**WORK TO COMPLETE:** Read the data and repeat all of it exactly.

= = = =

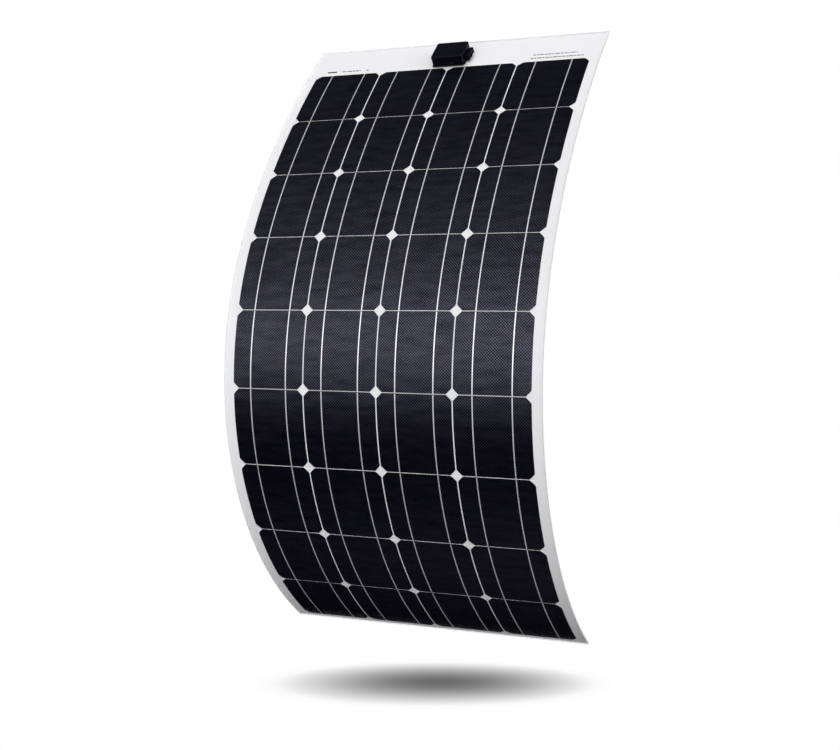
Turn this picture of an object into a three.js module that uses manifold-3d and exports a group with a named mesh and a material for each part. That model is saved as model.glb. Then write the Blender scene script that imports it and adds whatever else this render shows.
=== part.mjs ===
// A flexible solar sheet: nine rows of four silicon cells, laminated between a white back sheet and a clear
// front film, bent along its length, with a junction box glued to its top margin.
// Millimetres. At the middle row +X runs along the row, +Z runs up the sheet and the front faces -Y.
// The origin is the centre of the middle row's back face.
import * as THREE from "three";
import { mergeVertices } from "three/addons/utils/BufferGeometryUtils.js";
import Module from "manifold-3d";

// Cells and sheet
const ROWS = 9;
const COLUMNS = 4;
const CELL_SIDE = 125;
const WAFER_DIAMETER = 165; // the round wafer that each cell is sawn from, which leaves its cut corners
const CELL_PITCH = 127;
const SHEET_WIDTH = 540;
const TOP_MARGIN = 77;
const BOTTOM_MARGIN = 12;
const SHEET_CORNER_RADIUS = 3;
const ROW_CLEARANCE = 0.4; // between the sheet segments of two rows

// The laminate's layers, each from its back to its front, measured from the sheet's back face
const BACK_SHEET_LAYER = [0, 1.2];
const CELL_LAYER = [1.5, 1.7];
const FRONT_FILM_LAYER = [2, 3];

// The bend, in degrees per millimetre of sheet: sharpest a little below the middle, easing off to both ends
const SHARPEST_BEND = 0.128;
const SHARPEST_BEND_AT = -60;
const TOP_BEND = 0.04;
const TOP_BEND_REACH = 500;
const BOTTOM_BEND = 0.08;
const BOTTOM_BEND_REACH = 600;
const FACETS_PER_ROW = 5;

// Junction box, measured in its own frame: X along the row, Y up the sheet, Z out of the sheet's front
const BOX_WIDTH = 58;
const BOX_LENGTH = 46;
const BOX_HEIGHT = 18;
const BOX_ABOVE_CELLS = 4;
const BOX_WALL = 3;
const BOX_FLOOR = 2;
const BOX_CORNER_RADIUS = 4;
const RIM_HEIGHT = 11;
const SEAL_WIDTH = 1.2;
const SEAL_HEIGHT = 1.4;
const LID_BEVEL = 1.8;
const LID_CEILING = 2;
const SNAP_TAB = { width: 10, thickness: 1.2, depth: 4 };
const RIBBON_SLOT = { width: 36, length: 4, below: 14 };
const CLEARANCE = 0.3; // between two pieces that touch

// Cable outlet on the right-hand wall of the box
const OUTLET = { reach: 8, length: 26, height: 8.6, bottom: 1.4 };
const OUTLET_RIB = { width: 2, height: 1 };
const CABLE_HOLE_DIAMETER = 6.2;
const CABLE_HOLE_OFFSET = 6;

// Electrical parts inside the box
const STRIP = { width: 44, length: 9, height: 2.2, below: 4 };
const CLAMP = { width: 8, height: 6, offset: 17 };
const DIODE = { radius: 2.65, length: 9, leadRadius: 0.6, leadSpan: 42 };

const FACET = CELL_PITCH / FACETS_PER_ROW;
const CELL_CORNER = (CELL_SIDE - Math.sqrt(WAFER_DIAMETER ** 2 - CELL_SIDE ** 2)) / 2;
const CELLS_TOP = (ROWS * CELL_PITCH - (CELL_PITCH - CELL_SIDE)) / 2;
const SHEET_TOP = CELLS_TOP + TOP_MARGIN;
const SHEET_BOTTOM = -CELLS_TOP - BOTTOM_MARGIN;

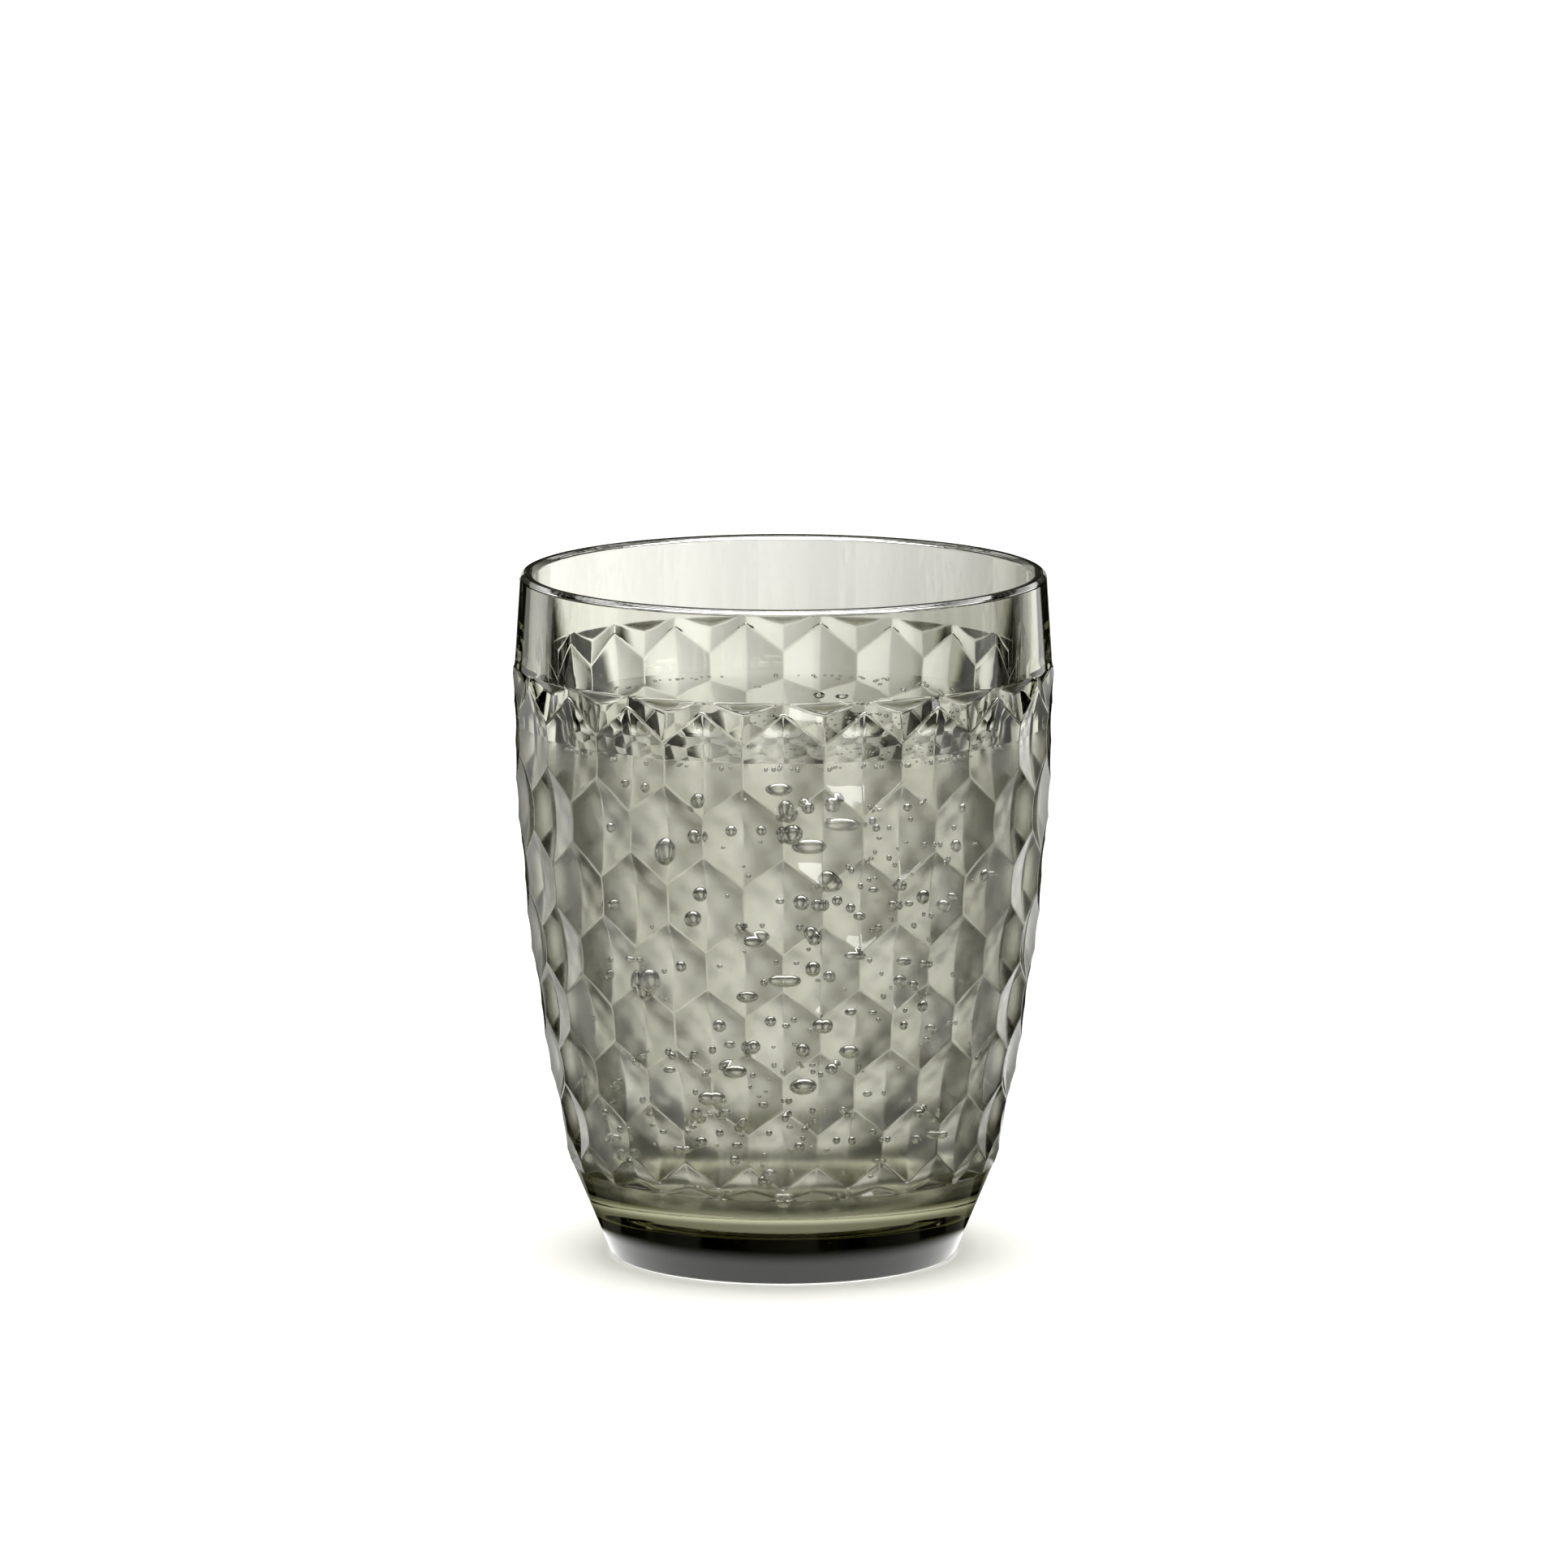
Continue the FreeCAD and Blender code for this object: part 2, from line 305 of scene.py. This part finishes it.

= = = =

**EXERCISE RESPONSE:**
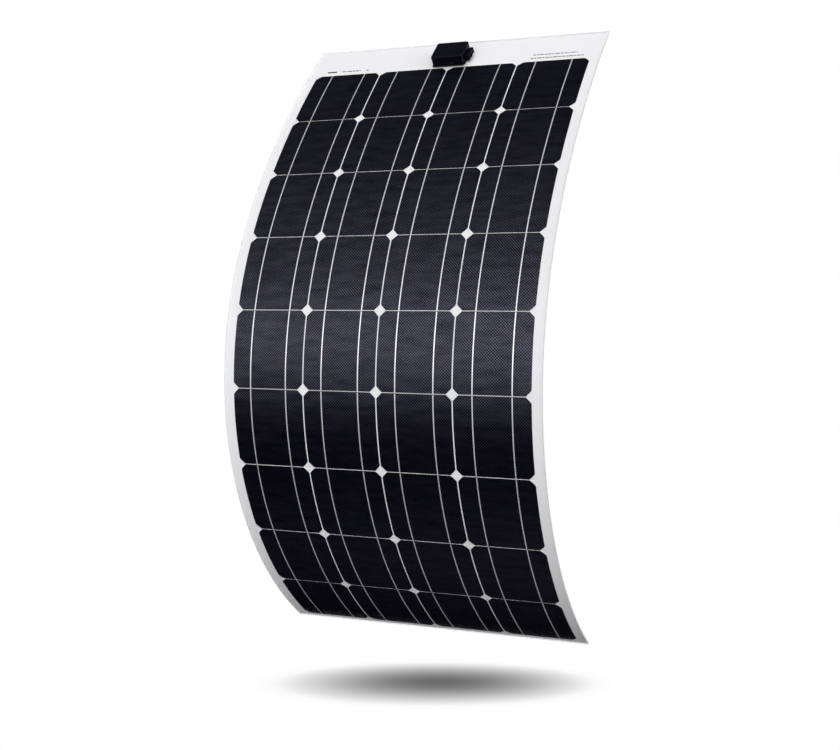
Turn this picture of an object into a three.js module that uses manifold-3d and exports a group with a named mesh and a material for each part. That model is saved as model.glb. Then write the Blender scene script that imports it and adds whatever else this render shows.
=== part.mjs ===
// A flexible solar sheet: nine rows of four silicon cells, laminated between a white back sheet and a clear
// front film, bent along its length, with a junction box glued to its top margin.
// Millimetres. At the middle row +X runs along the row, +Z runs up the sheet and the front faces -Y.
// The origin is the centre of the middle row's back face.
import * as THREE from "three";
import { mergeVertices } from "three/addons/utils/BufferGeometryUtils.js";
import Module from "manifold-3d";

// Cells and sheet
const ROWS = 9;
const COLUMNS = 4;
const CELL_SIDE = 125;
const WAFER_DIAMETER = 165; // the round wafer that each cell is sawn from, which leaves its cut corners
const CELL_PITCH = 127;
const SHEET_WIDTH = 540;
const TOP_MARGIN = 77;
const BOTTOM_MARGIN = 12;
const SHEET_CORNER_RADIUS = 3;
const ROW_CLEARANCE = 0.4; // between the sheet segments of two rows

// The laminate's layers, each from its back to its front, measured from the sheet's back face
const BACK_SHEET_LAYER = [0, 1.2];
const CELL_LAYER = [1.5, 1.7];
const FRONT_FILM_LAYER = [2, 3];

// The bend, in degrees per millimetre of sheet: sharpest a little below the middle, easing off to both ends
const SHARPEST_BEND = 0.128;
const SHARPEST_BEND_AT = -60;
const TOP_BEND = 0.04;
const TOP_BEND_REACH = 500;
const BOTTOM_BEND = 0.08;
const BOTTOM_BEND_REACH = 600;
const FACETS_PER_ROW = 5;

// Junction box, measured in its own frame: X along the row, Y up the sheet, Z out of the sheet's front
const BOX_WIDTH = 58;
const BOX_LENGTH = 46;
const BOX_HEIGHT = 18;
const BOX_ABOVE_CELLS = 4;
const BOX_WALL = 3;
const BOX_FLOOR = 2;
const BOX_CORNER_RADIUS = 4;
const RIM_HEIGHT = 11;
const SEAL_WIDTH = 1.2;
const SEAL_HEIGHT = 1.4;
const LID_BEVEL = 1.8;
const LID_CEILING = 2;
const SNAP_TAB = { width: 10, thickness: 1.2, depth: 4 };
const RIBBON_SLOT = { width: 36, length: 4, below: 14 };
const CLEARANCE = 0.3; // between two pieces that touch

// Cable outlet on the right-hand wall of the box
const OUTLET = { reach: 8, length: 26, height: 8.6, bottom: 1.4 };
const OUTLET_RIB = { width: 2, height: 1 };
const CABLE_HOLE_DIAMETER = 6.2;
const CABLE_HOLE_OFFSET = 6;

// Electrical parts inside the box
const STRIP = { width: 44, length: 9, height: 2.2, below: 4 };
const CLAMP = { width: 8, height: 6, offset: 17 };
const DIODE = { radius: 2.65, length: 9, leadRadius: 0.6, leadSpan: 42 };

const FACET = CELL_PITCH / FACETS_PER_ROW;
const CELL_CORNER = (CELL_SIDE - Math.sqrt(WAFER_DIAMETER ** 2 - CELL_SIDE ** 2)) / 2;
const CELLS_TOP = (ROWS * CELL_PITCH - (CELL_PITCH - CELL_SIDE)) / 2;
const SHEET_TOP = CELLS_TOP + TOP_MARGIN;
const SHEET_BOTTOM = -CELLS_TOP - BOTTOM_MARGIN;

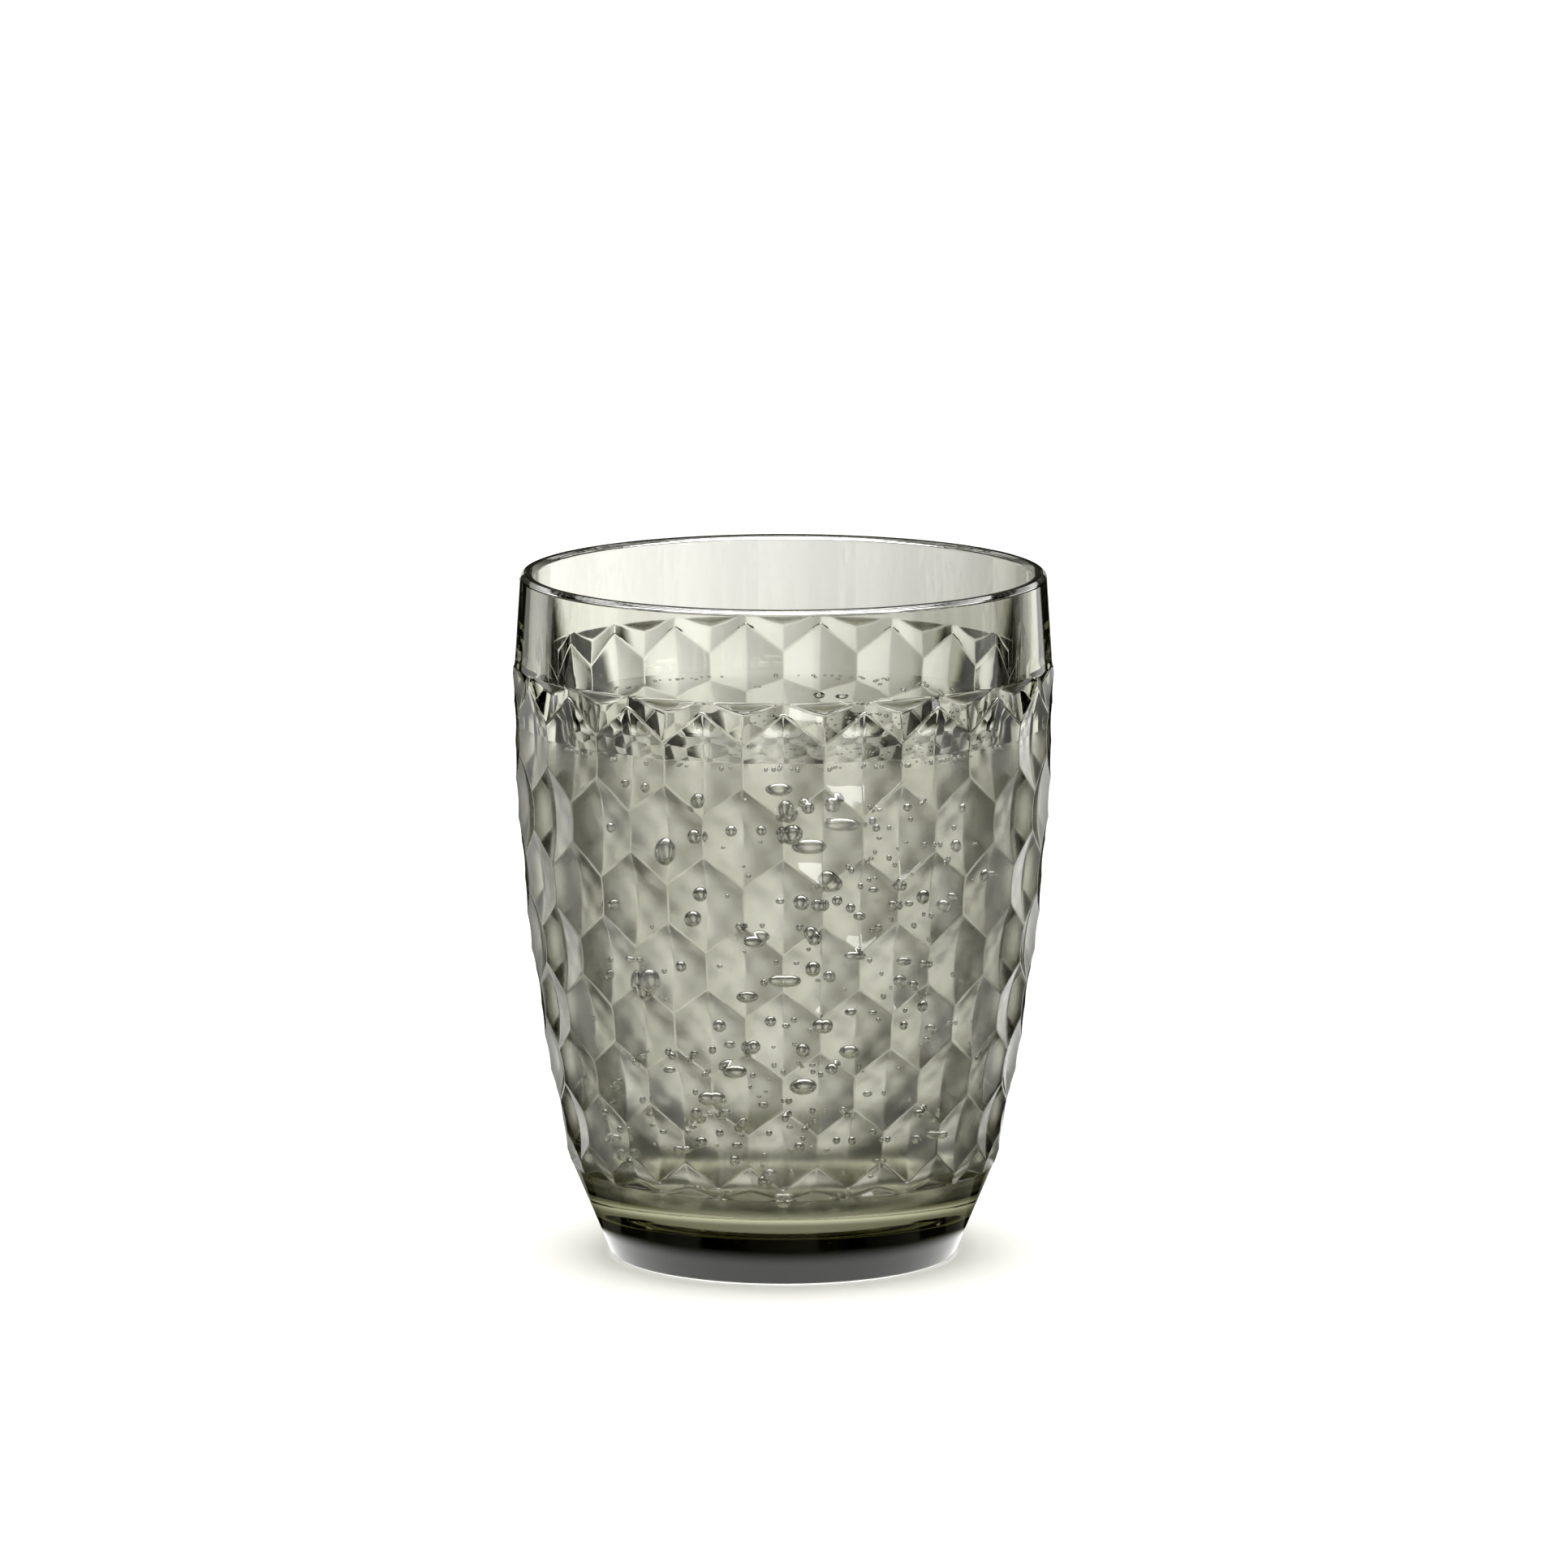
Continue the FreeCAD and Blender code for this object: part 2, from line 305 of scene.py. This part finishes it.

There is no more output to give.